- Written request
Find the lines containing "that" and say how many there are, with no other words.

- Recorded information
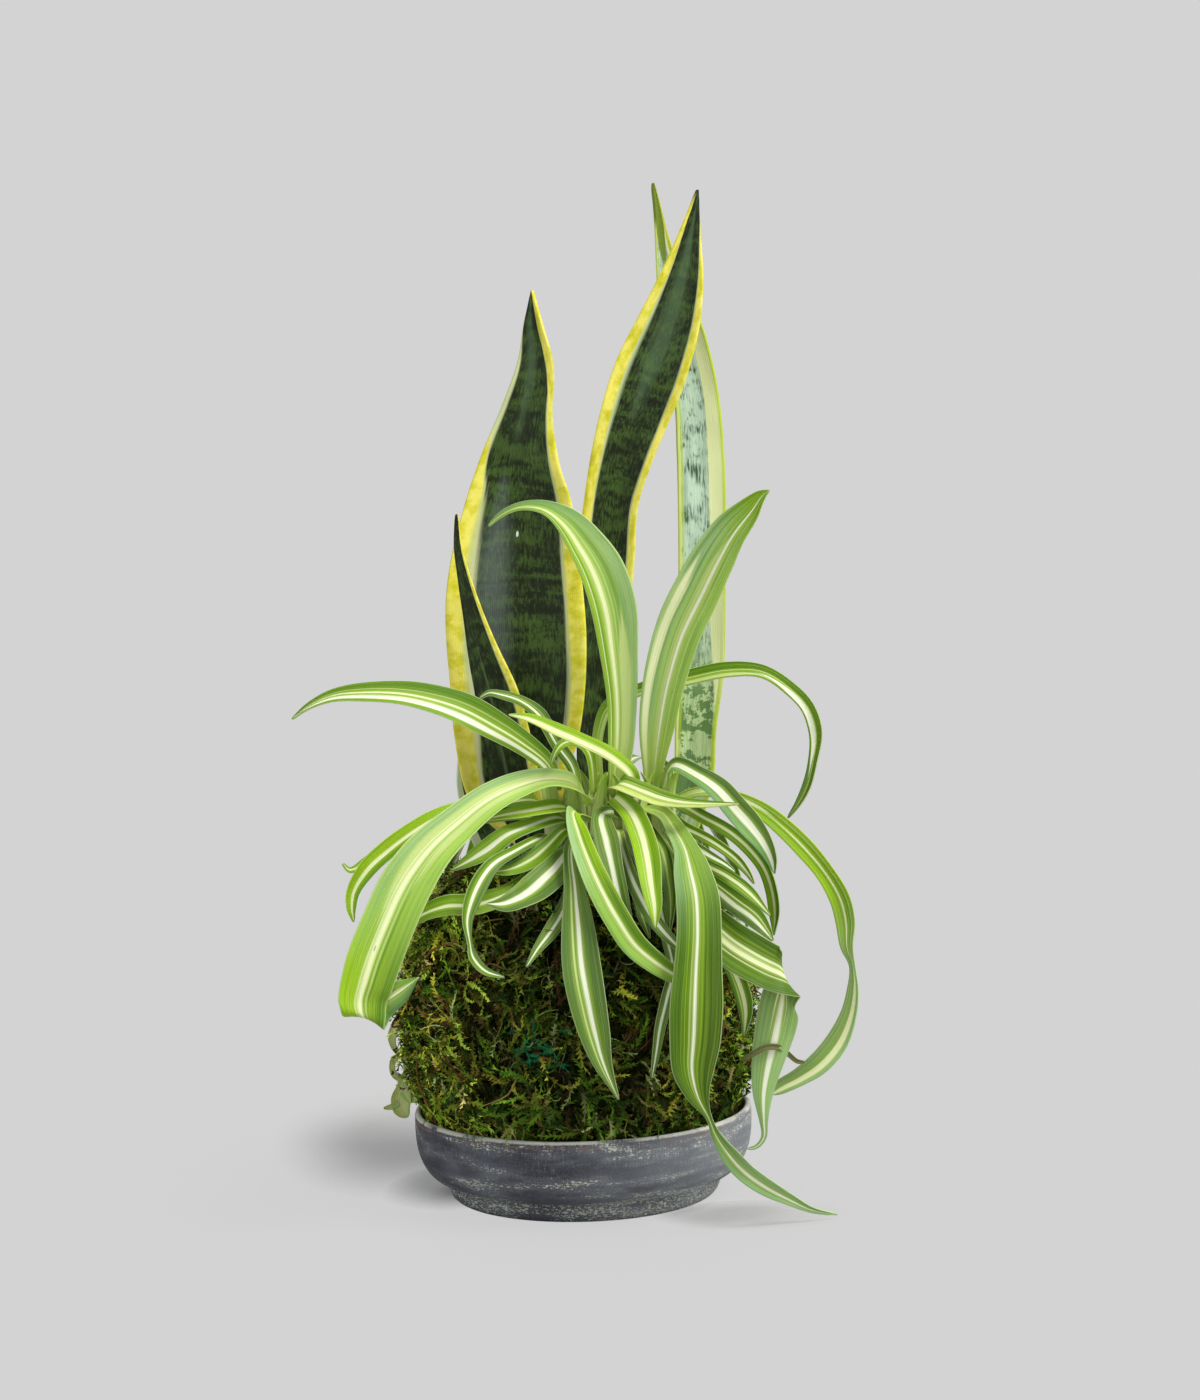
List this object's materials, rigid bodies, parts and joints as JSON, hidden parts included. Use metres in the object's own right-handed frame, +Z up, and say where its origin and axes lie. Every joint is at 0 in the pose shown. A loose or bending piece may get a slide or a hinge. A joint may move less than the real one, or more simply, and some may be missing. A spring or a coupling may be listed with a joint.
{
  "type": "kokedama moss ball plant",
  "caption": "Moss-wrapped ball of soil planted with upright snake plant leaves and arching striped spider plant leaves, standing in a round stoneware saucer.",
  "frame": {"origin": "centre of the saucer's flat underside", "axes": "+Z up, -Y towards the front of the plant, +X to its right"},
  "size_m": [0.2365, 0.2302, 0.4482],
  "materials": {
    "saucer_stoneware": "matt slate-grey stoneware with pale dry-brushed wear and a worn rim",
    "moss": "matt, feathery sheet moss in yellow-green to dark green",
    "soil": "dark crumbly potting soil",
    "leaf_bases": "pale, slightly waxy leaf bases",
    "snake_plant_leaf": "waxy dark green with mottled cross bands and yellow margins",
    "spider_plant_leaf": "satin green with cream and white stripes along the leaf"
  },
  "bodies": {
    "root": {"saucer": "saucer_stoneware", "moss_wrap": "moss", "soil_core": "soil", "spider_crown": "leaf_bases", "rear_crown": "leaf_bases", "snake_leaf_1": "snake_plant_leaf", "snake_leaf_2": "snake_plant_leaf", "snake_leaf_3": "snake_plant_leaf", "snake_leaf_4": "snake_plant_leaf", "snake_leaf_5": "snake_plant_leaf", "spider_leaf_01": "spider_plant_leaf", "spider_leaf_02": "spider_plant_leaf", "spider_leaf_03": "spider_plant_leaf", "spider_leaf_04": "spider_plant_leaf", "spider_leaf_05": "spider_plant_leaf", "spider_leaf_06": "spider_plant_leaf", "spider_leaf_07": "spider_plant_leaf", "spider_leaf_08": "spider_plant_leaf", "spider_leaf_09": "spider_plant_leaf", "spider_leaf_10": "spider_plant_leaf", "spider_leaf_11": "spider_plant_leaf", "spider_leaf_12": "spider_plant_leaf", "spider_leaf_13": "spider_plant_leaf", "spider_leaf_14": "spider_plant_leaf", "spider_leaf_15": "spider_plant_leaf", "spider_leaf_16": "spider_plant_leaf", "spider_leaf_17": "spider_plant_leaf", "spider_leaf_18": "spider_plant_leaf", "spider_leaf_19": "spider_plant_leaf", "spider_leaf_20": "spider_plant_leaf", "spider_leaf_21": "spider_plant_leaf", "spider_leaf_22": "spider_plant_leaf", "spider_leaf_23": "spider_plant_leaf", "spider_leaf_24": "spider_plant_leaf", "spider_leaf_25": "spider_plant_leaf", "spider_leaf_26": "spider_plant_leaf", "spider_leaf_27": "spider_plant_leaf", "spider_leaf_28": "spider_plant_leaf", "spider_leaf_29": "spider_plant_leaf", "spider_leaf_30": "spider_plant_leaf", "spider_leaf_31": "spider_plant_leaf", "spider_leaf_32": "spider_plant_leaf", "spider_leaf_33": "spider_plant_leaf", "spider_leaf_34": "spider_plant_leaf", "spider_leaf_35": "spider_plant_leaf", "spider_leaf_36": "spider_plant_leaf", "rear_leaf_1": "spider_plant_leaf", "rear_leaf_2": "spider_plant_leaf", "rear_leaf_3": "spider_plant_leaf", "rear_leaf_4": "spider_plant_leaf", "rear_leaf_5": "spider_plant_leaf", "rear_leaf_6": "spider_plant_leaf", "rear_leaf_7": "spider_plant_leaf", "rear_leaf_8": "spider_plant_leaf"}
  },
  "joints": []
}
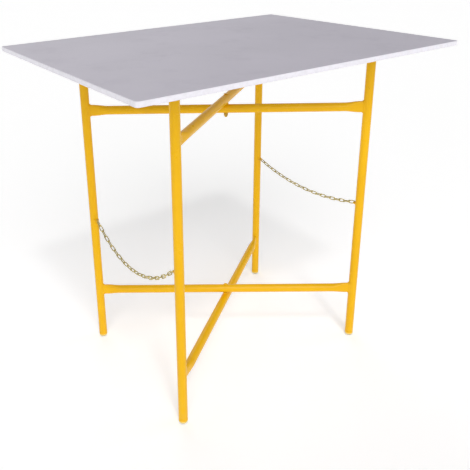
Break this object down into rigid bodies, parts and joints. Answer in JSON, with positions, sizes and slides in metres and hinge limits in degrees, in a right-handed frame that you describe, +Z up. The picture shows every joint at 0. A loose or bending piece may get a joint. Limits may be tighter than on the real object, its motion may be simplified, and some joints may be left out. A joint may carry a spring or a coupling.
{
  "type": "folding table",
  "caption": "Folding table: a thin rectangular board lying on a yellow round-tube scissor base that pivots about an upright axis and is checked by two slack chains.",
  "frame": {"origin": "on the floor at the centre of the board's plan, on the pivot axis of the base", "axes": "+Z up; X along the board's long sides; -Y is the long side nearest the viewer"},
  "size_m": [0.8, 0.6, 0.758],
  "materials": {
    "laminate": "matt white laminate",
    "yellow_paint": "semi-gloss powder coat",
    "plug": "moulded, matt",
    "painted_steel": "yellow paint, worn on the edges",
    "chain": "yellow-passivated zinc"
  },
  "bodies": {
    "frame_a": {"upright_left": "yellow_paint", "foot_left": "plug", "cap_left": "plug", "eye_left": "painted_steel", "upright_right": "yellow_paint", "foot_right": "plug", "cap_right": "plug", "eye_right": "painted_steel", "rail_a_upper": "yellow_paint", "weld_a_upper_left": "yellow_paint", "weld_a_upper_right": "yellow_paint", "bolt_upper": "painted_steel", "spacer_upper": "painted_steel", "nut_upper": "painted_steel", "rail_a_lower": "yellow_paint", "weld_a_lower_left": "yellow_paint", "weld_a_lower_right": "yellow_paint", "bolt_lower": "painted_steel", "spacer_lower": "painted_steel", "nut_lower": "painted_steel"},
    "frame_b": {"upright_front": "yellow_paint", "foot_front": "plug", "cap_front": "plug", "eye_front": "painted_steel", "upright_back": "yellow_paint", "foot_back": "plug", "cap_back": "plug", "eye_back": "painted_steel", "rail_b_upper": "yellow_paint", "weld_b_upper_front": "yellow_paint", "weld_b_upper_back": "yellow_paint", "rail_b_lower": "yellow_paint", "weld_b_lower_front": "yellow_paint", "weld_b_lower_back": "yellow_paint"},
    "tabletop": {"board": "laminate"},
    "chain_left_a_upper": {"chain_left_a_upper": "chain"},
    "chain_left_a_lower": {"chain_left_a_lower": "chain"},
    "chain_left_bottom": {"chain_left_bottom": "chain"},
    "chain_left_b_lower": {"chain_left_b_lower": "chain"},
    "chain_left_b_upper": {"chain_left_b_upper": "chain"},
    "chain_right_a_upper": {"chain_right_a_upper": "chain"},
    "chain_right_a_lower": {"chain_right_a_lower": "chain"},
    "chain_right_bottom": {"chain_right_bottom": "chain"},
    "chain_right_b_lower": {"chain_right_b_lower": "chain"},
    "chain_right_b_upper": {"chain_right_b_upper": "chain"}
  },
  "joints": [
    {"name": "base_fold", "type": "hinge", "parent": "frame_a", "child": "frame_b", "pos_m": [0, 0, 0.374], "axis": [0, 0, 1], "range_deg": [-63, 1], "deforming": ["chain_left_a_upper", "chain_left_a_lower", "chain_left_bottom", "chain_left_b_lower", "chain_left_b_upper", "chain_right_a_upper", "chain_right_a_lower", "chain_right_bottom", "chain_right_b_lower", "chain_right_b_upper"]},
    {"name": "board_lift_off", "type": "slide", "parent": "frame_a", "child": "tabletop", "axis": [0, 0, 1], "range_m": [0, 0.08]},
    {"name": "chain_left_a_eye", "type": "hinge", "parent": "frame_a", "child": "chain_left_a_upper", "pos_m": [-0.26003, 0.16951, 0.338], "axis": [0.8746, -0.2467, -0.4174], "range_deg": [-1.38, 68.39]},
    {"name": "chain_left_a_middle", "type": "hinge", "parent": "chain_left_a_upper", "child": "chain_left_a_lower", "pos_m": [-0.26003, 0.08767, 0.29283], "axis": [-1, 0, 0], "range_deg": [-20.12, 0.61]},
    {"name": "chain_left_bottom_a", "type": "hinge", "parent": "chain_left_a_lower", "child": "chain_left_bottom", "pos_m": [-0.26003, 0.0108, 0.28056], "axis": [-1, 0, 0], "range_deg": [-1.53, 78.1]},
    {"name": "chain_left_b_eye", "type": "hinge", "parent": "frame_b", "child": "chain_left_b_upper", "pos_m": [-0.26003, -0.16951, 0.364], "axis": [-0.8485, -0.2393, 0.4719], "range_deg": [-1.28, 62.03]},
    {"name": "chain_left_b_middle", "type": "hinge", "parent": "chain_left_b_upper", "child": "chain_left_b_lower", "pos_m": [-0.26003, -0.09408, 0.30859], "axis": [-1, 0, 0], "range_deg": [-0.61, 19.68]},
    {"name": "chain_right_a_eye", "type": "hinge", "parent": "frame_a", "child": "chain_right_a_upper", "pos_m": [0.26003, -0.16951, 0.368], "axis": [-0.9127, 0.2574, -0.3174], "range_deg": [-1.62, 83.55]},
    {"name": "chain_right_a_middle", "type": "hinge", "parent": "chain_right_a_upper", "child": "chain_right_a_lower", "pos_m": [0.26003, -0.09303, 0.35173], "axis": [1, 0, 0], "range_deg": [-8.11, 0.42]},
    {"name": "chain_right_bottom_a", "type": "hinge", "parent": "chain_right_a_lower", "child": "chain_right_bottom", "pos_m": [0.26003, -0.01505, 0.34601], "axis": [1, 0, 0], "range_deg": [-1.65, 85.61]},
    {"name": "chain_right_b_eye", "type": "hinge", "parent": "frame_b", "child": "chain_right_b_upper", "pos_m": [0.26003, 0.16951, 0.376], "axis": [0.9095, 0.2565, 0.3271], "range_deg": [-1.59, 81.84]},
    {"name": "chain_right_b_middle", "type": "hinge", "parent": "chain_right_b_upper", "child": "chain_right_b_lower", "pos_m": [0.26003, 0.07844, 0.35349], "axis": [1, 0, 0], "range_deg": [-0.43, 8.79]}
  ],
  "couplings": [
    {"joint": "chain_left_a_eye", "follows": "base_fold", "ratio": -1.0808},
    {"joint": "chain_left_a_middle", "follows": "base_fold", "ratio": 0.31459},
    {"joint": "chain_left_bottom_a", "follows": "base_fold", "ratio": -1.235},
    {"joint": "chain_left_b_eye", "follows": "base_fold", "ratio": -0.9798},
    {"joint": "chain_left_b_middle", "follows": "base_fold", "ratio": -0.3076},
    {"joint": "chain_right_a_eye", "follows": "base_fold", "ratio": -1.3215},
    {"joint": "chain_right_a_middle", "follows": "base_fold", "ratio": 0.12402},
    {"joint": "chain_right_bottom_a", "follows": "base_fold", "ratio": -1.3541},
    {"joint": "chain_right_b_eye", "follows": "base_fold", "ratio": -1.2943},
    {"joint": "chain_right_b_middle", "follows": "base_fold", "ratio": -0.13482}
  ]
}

- Correct answer
2